Provided data -

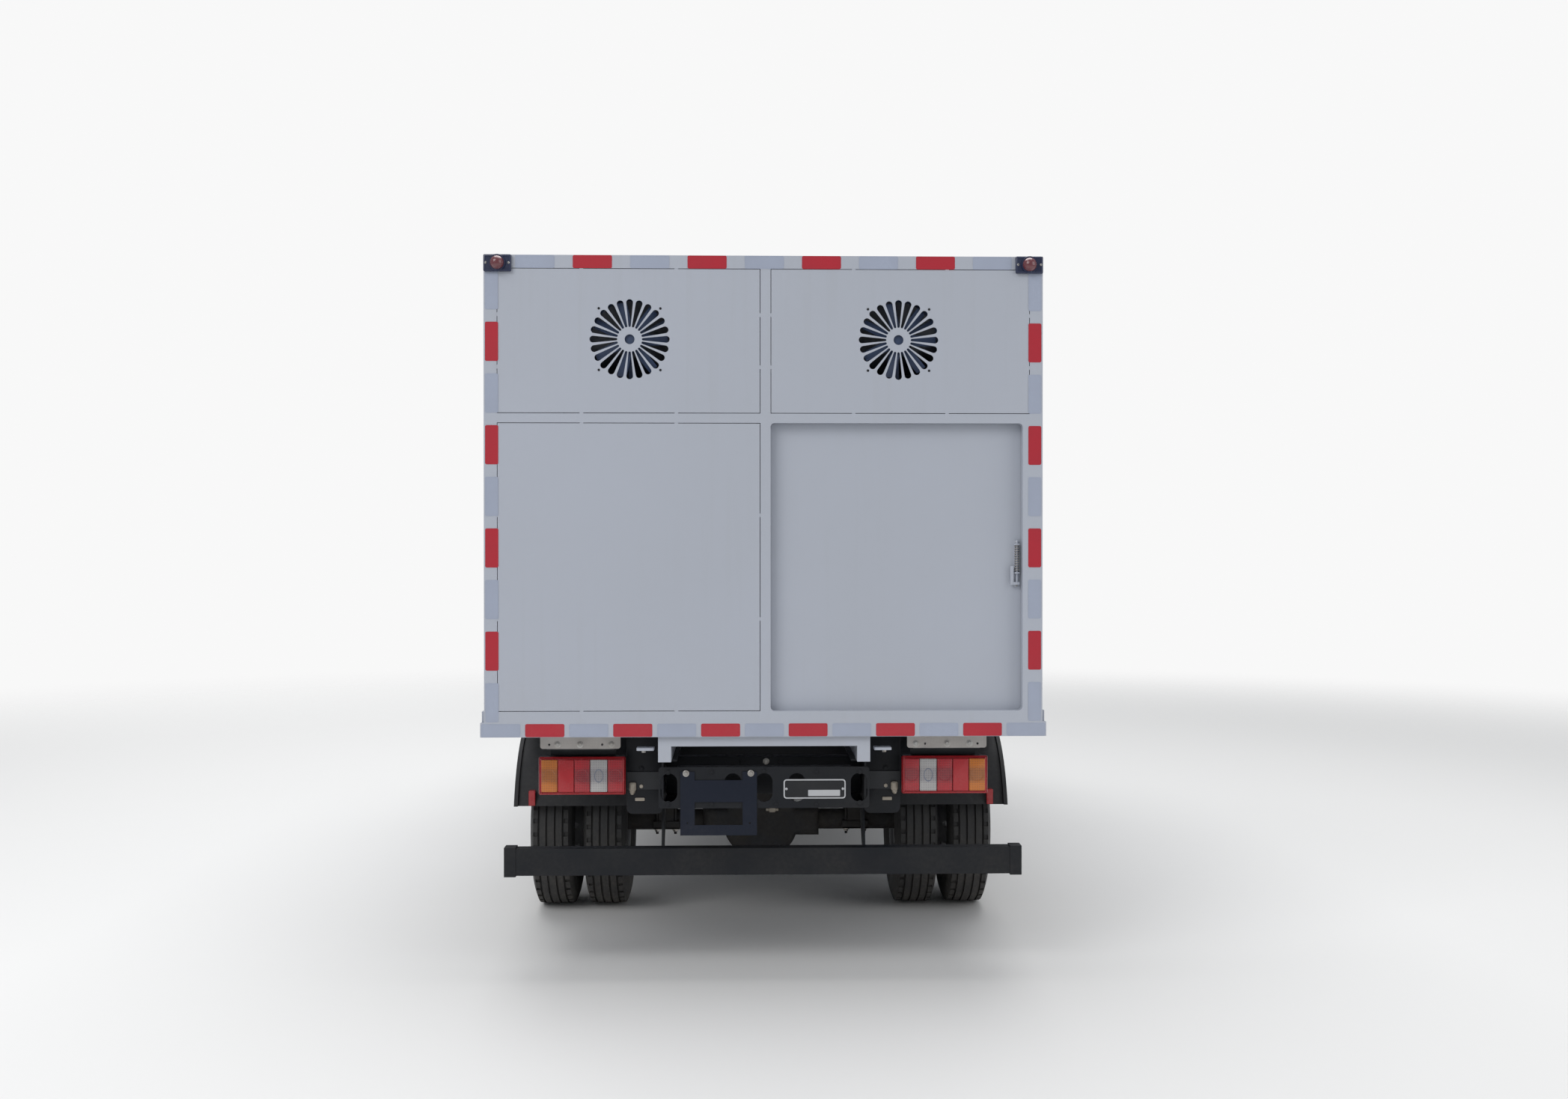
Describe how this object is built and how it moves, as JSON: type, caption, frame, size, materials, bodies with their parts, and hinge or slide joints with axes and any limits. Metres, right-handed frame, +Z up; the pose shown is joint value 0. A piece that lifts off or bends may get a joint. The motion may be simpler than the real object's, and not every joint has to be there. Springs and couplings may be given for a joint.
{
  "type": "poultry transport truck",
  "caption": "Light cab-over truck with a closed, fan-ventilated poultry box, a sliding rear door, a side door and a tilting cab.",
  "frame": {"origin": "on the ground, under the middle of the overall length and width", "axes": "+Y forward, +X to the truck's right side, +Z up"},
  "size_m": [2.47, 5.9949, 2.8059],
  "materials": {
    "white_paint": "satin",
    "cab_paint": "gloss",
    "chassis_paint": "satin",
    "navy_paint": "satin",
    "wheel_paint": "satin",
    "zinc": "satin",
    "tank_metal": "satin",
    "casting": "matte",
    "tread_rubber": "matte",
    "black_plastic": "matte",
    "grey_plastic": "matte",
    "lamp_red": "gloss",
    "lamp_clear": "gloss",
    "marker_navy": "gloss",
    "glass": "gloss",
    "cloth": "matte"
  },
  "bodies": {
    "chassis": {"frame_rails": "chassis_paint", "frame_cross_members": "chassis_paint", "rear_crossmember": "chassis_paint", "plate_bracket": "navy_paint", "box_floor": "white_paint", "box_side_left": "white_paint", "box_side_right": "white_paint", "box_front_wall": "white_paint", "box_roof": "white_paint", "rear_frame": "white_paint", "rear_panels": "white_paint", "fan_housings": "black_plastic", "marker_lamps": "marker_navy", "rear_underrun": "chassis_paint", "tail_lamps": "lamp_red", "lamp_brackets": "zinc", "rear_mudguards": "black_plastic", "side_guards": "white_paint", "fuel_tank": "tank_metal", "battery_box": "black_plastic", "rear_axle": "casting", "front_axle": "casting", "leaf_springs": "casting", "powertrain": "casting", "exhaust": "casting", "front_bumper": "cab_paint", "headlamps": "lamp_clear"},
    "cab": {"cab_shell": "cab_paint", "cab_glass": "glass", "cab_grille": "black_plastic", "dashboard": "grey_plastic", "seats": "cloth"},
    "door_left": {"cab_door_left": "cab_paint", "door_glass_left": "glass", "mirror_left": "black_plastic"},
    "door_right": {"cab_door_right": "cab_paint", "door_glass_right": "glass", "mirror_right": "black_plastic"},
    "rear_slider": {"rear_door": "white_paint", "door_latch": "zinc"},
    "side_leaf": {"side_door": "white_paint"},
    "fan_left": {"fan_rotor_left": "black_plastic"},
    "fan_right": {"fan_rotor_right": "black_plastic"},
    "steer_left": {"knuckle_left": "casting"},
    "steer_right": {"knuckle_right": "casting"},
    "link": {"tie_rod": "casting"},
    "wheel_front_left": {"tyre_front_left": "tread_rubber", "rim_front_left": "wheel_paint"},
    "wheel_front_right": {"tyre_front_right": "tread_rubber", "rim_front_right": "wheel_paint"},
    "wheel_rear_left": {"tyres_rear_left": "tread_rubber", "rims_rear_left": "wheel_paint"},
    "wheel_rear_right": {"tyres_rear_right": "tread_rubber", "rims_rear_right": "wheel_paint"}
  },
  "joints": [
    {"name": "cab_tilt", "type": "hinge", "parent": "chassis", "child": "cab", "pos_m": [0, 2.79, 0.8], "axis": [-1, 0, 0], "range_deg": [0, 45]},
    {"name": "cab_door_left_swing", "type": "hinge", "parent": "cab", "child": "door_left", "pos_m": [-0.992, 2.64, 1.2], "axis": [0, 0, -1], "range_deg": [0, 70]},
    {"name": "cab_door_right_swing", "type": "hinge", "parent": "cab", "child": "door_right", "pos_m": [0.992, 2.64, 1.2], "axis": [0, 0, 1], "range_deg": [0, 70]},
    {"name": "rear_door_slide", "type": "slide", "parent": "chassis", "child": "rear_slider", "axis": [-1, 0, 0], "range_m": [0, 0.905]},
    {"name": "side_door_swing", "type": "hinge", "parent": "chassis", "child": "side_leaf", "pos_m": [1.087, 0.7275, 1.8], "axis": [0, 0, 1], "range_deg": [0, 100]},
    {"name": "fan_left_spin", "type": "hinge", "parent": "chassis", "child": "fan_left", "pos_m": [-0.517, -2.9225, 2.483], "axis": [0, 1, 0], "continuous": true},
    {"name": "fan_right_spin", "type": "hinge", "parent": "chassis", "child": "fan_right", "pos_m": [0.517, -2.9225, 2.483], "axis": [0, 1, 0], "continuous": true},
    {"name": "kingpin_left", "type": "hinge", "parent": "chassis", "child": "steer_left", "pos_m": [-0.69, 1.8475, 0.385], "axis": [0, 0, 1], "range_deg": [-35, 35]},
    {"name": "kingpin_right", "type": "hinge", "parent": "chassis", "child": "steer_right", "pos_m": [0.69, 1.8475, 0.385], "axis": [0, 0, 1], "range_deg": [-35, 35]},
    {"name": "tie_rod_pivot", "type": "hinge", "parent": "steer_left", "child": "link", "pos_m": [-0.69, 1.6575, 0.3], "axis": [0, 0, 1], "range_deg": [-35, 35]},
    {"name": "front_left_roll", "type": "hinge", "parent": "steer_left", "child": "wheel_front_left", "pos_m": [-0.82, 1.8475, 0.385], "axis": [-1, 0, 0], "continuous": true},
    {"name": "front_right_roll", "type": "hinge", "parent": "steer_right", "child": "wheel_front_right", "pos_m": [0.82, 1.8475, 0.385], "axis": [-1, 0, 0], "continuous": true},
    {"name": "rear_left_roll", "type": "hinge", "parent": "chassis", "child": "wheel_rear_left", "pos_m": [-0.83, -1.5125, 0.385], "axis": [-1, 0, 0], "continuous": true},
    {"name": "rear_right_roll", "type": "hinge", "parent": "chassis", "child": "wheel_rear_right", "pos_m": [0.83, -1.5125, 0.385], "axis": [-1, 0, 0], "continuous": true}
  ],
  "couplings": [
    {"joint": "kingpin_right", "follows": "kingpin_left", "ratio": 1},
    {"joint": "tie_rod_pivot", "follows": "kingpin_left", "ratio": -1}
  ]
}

Task statement - Write the entire listing out again, word for word.

Full output -
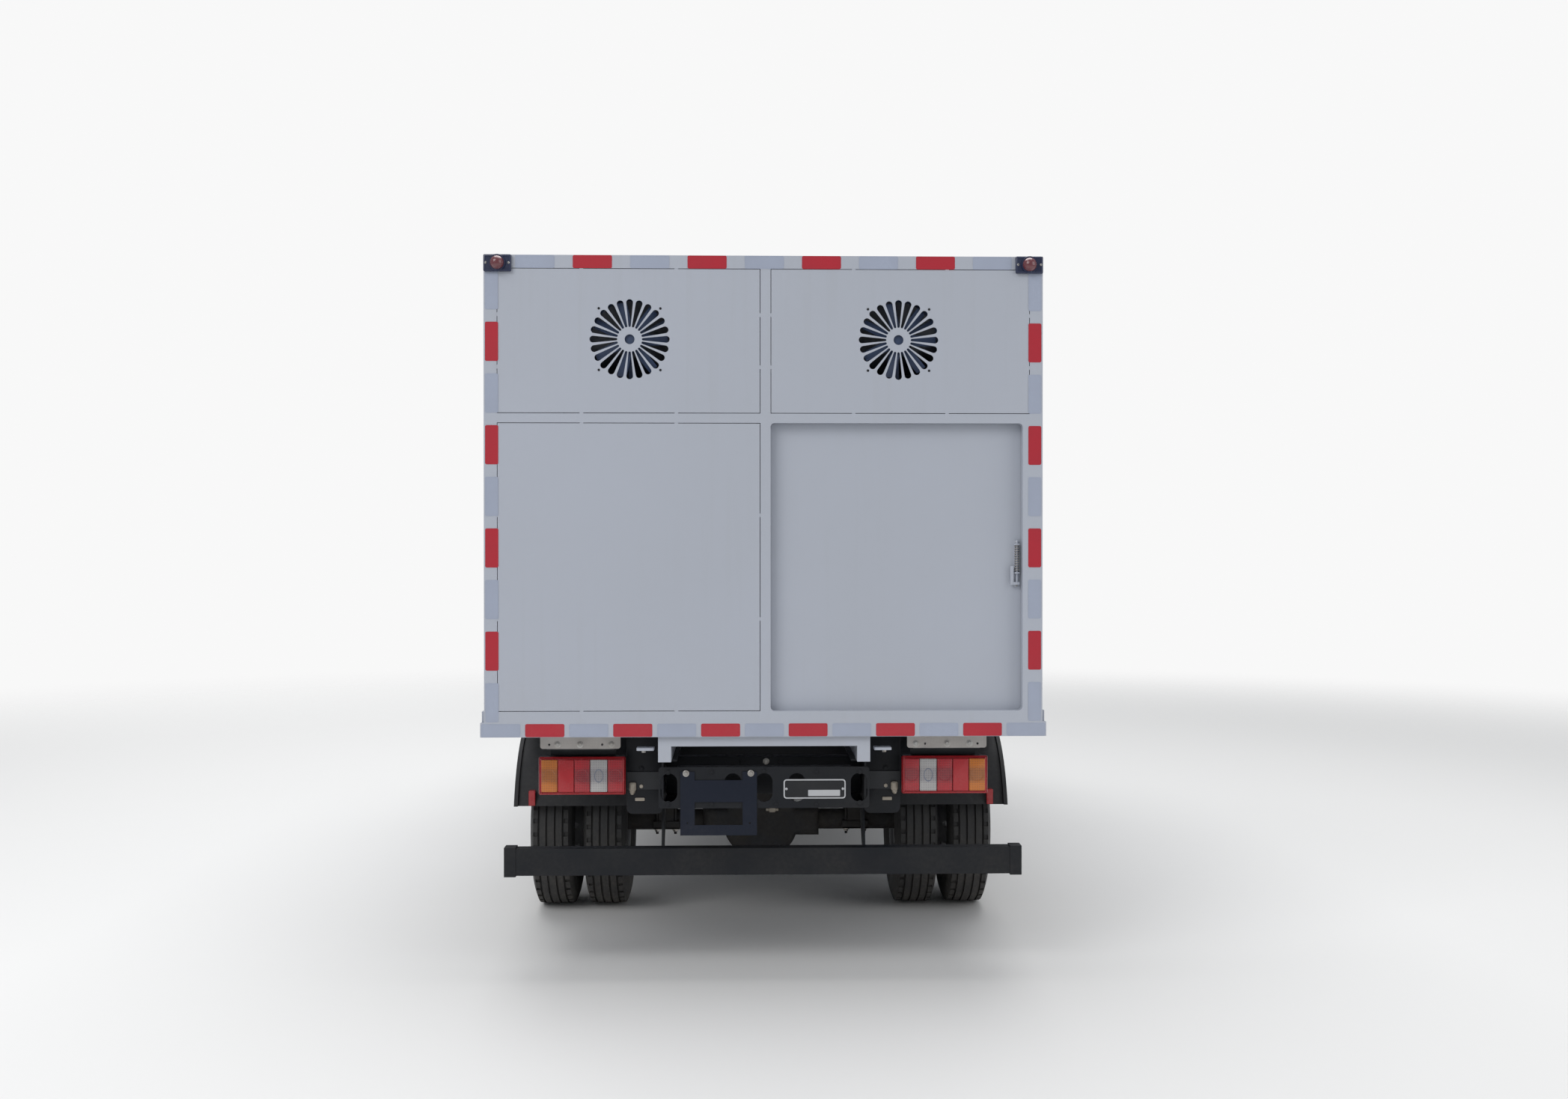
Describe how this object is built and how it moves, as JSON: type, caption, frame, size, materials, bodies with their parts, and hinge or slide joints with axes and any limits. Metres, right-handed frame, +Z up; the pose shown is joint value 0. A piece that lifts off or bends may get a joint. The motion may be simpler than the real object's, and not every joint has to be there. Springs and couplings may be given for a joint.
{
  "type": "poultry transport truck",
  "caption": "Light cab-over truck with a closed, fan-ventilated poultry box, a sliding rear door, a side door and a tilting cab.",
  "frame": {"origin": "on the ground, under the middle of the overall length and width", "axes": "+Y forward, +X to the truck's right side, +Z up"},
  "size_m": [2.47, 5.9949, 2.8059],
  "materials": {
    "white_paint": "satin",
    "cab_paint": "gloss",
    "chassis_paint": "satin",
    "navy_paint": "satin",
    "wheel_paint": "satin",
    "zinc": "satin",
    "tank_metal": "satin",
    "casting": "matte",
    "tread_rubber": "matte",
    "black_plastic": "matte",
    "grey_plastic": "matte",
    "lamp_red": "gloss",
    "lamp_clear": "gloss",
    "marker_navy": "gloss",
    "glass": "gloss",
    "cloth": "matte"
  },
  "bodies": {
    "chassis": {"frame_rails": "chassis_paint", "frame_cross_members": "chassis_paint", "rear_crossmember": "chassis_paint", "plate_bracket": "navy_paint", "box_floor": "white_paint", "box_side_left": "white_paint", "box_side_right": "white_paint", "box_front_wall": "white_paint", "box_roof": "white_paint", "rear_frame": "white_paint", "rear_panels": "white_paint", "fan_housings": "black_plastic", "marker_lamps": "marker_navy", "rear_underrun": "chassis_paint", "tail_lamps": "lamp_red", "lamp_brackets": "zinc", "rear_mudguards": "black_plastic", "side_guards": "white_paint", "fuel_tank": "tank_metal", "battery_box": "black_plastic", "rear_axle": "casting", "front_axle": "casting", "leaf_springs": "casting", "powertrain": "casting", "exhaust": "casting", "front_bumper": "cab_paint", "headlamps": "lamp_clear"},
    "cab": {"cab_shell": "cab_paint", "cab_glass": "glass", "cab_grille": "black_plastic", "dashboard": "grey_plastic", "seats": "cloth"},
    "door_left": {"cab_door_left": "cab_paint", "door_glass_left": "glass", "mirror_left": "black_plastic"},
    "door_right": {"cab_door_right": "cab_paint", "door_glass_right": "glass", "mirror_right": "black_plastic"},
    "rear_slider": {"rear_door": "white_paint", "door_latch": "zinc"},
    "side_leaf": {"side_door": "white_paint"},
    "fan_left": {"fan_rotor_left": "black_plastic"},
    "fan_right": {"fan_rotor_right": "black_plastic"},
    "steer_left": {"knuckle_left": "casting"},
    "steer_right": {"knuckle_right": "casting"},
    "link": {"tie_rod": "casting"},
    "wheel_front_left": {"tyre_front_left": "tread_rubber", "rim_front_left": "wheel_paint"},
    "wheel_front_right": {"tyre_front_right": "tread_rubber", "rim_front_right": "wheel_paint"},
    "wheel_rear_left": {"tyres_rear_left": "tread_rubber", "rims_rear_left": "wheel_paint"},
    "wheel_rear_right": {"tyres_rear_right": "tread_rubber", "rims_rear_right": "wheel_paint"}
  },
  "joints": [
    {"name": "cab_tilt", "type": "hinge", "parent": "chassis", "child": "cab", "pos_m": [0, 2.79, 0.8], "axis": [-1, 0, 0], "range_deg": [0, 45]},
    {"name": "cab_door_left_swing", "type": "hinge", "parent": "cab", "child": "door_left", "pos_m": [-0.992, 2.64, 1.2], "axis": [0, 0, -1], "range_deg": [0, 70]},
    {"name": "cab_door_right_swing", "type": "hinge", "parent": "cab", "child": "door_right", "pos_m": [0.992, 2.64, 1.2], "axis": [0, 0, 1], "range_deg": [0, 70]},
    {"name": "rear_door_slide", "type": "slide", "parent": "chassis", "child": "rear_slider", "axis": [-1, 0, 0], "range_m": [0, 0.905]},
    {"name": "side_door_swing", "type": "hinge", "parent": "chassis", "child": "side_leaf", "pos_m": [1.087, 0.7275, 1.8], "axis": [0, 0, 1], "range_deg": [0, 100]},
    {"name": "fan_left_spin", "type": "hinge", "parent": "chassis", "child": "fan_left", "pos_m": [-0.517, -2.9225, 2.483], "axis": [0, 1, 0], "continuous": true},
    {"name": "fan_right_spin", "type": "hinge", "parent": "chassis", "child": "fan_right", "pos_m": [0.517, -2.9225, 2.483], "axis": [0, 1, 0], "continuous": true},
    {"name": "kingpin_left", "type": "hinge", "parent": "chassis", "child": "steer_left", "pos_m": [-0.69, 1.8475, 0.385], "axis": [0, 0, 1], "range_deg": [-35, 35]},
    {"name": "kingpin_right", "type": "hinge", "parent": "chassis", "child": "steer_right", "pos_m": [0.69, 1.8475, 0.385], "axis": [0, 0, 1], "range_deg": [-35, 35]},
    {"name": "tie_rod_pivot", "type": "hinge", "parent": "steer_left", "child": "link", "pos_m": [-0.69, 1.6575, 0.3], "axis": [0, 0, 1], "range_deg": [-35, 35]},
    {"name": "front_left_roll", "type": "hinge", "parent": "steer_left", "child": "wheel_front_left", "pos_m": [-0.82, 1.8475, 0.385], "axis": [-1, 0, 0], "continuous": true},
    {"name": "front_right_roll", "type": "hinge", "parent": "steer_right", "child": "wheel_front_right", "pos_m": [0.82, 1.8475, 0.385], "axis": [-1, 0, 0], "continuous": true},
    {"name": "rear_left_roll", "type": "hinge", "parent": "chassis", "child": "wheel_rear_left", "pos_m": [-0.83, -1.5125, 0.385], "axis": [-1, 0, 0], "continuous": true},
    {"name": "rear_right_roll", "type": "hinge", "parent": "chassis", "child": "wheel_rear_right", "pos_m": [0.83, -1.5125, 0.385], "axis": [-1, 0, 0], "continuous": true}
  ],
  "couplings": [
    {"joint": "kingpin_right", "follows": "kingpin_left", "ratio": 1},
    {"joint": "tie_rod_pivot", "follows": "kingpin_left", "ratio": -1}
  ]
}